### Given material
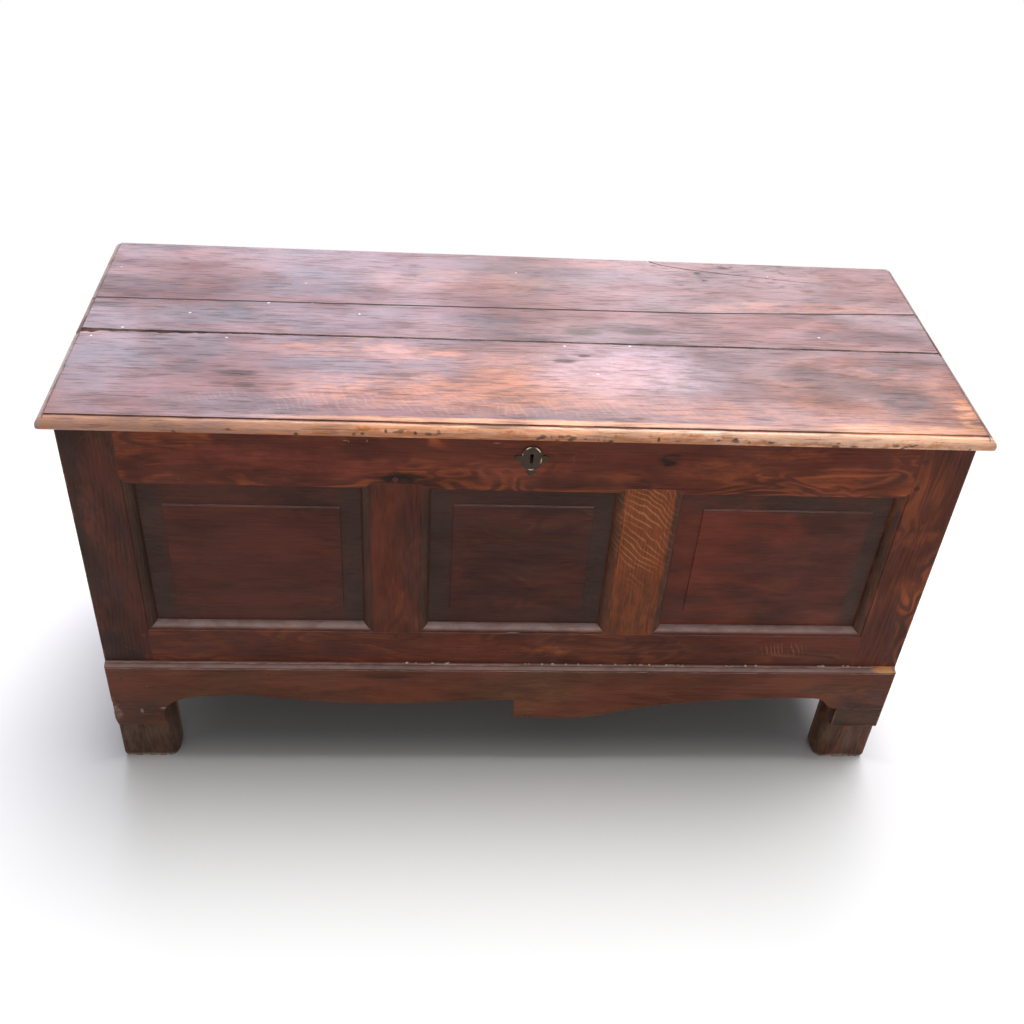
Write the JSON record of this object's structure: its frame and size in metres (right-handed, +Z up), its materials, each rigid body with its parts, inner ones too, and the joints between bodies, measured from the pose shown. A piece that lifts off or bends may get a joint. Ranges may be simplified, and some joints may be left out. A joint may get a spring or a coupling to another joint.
{
  "type": "panelled chest",
  "caption": "Joined chest of frame and raised panels with a hinged board lid, a keyhole plate, corner-post feet and a shaped apron.",
  "frame": {"origin": "on the floor, under the middle of the lid", "axes": "+X to the right of someone who faces the front, +Y towards the back, +Z up"},
  "size_m": [1.3, 0.504, 0.692],
  "materials": {
    "post_wood": "dark stained and waxed, worn",
    "rail_wood": "dark stained and waxed, flamed",
    "panel_wood": "dark stained and waxed",
    "apron_wood": "stained, dry and dusty",
    "lid_wood": "stained and waxed, worn and spotted",
    "plain_wood": "bare, aged",
    "peg_wood": "dark stained",
    "brass": "dull, dark in the hollows",
    "iron": "wrought, dark and slightly rusted"
  },
  "bodies": {
    "case": {"apron_lower_facing": "apron_wood", "apron_nails": "iron", "back_bottom_rail": "plain_wood", "back_muntin_left": "plain_wood", "back_muntin_right": "plain_wood", "back_panel_centre": "plain_wood", "back_panel_left": "plain_wood", "back_panel_right": "plain_wood", "back_post_left": "post_wood", "back_post_right": "post_wood", "back_top_rail": "plain_wood", "bolt_guides": "iron", "floor_board_1": "plain_wood", "floor_board_2": "plain_wood", "floor_board_3": "plain_wood", "floor_board_4": "plain_wood", "floor_board_5": "plain_wood", "front_apron": "apron_wood", "front_bottom_rail": "rail_wood", "front_muntin_left": "rail_wood", "front_muntin_right": "rail_wood", "front_panel_centre": "panel_wood", "front_panel_left": "panel_wood", "front_panel_right": "panel_wood", "front_post_left": "post_wood", "front_post_right": "post_wood", "front_top_rail": "rail_wood", "hinge_pins": "iron", "hinge_plate_left": "iron", "hinge_plate_nails": "iron", "hinge_plate_right": "iron", "joint_pegs": "peg_wood", "keyhole_plate": "brass", "keyhole_plate_pins": "brass", "left_bottom_rail": "rail_wood", "left_muntin": "rail_wood", "left_panel_back": "panel_wood", "left_panel_front": "panel_wood", "left_top_rail": "rail_wood", "lock_cap": "iron", "lock_nails": "iron", "lock_plate": "iron", "right_bottom_rail": "rail_wood", "right_muntin": "rail_wood", "right_panel_back": "panel_wood", "right_panel_front": "panel_wood", "right_top_rail": "rail_wood"},
    "lid": {"batten_nails": "iron", "hinge_strap_left": "iron", "hinge_strap_nails": "iron", "hinge_strap_right": "iron", "lid_batten_left": "plain_wood", "lid_batten_right": "plain_wood", "lid_board_back": "lid_wood", "lid_board_front": "lid_wood", "lid_board_middle": "lid_wood", "lock_staple": "iron", "staple_nails": "iron"},
    "lock_bolt": {"lock_bolt": "iron"}
  },
  "joints": [
    {"name": "lid_hinge", "type": "hinge", "parent": "case", "child": "lid", "pos_m": [0, 0.2463, 0.6647], "axis": [-1, 0, 0], "range_deg": [0, 100]},
    {"name": "bolt_slide", "type": "slide", "parent": "case", "child": "lock_bolt", "axis": [1, 0, 0], "range_m": [0, 0.009]}
  ]
}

### Job
From the listing above, pick out each line where the word "materials" appears.

### Exercise answer
Write the JSON record of this object's structure: its frame and size in metres (right-handed, +Z up), its materials, each rigid body with its parts, inner ones too, and the joints between bodies, measured from the pose shown. A piece that lifts off or bends may get a joint. Ranges may be simplified, and some joints may be left out. A joint may get a spring or a coupling to another joint.
  "materials": {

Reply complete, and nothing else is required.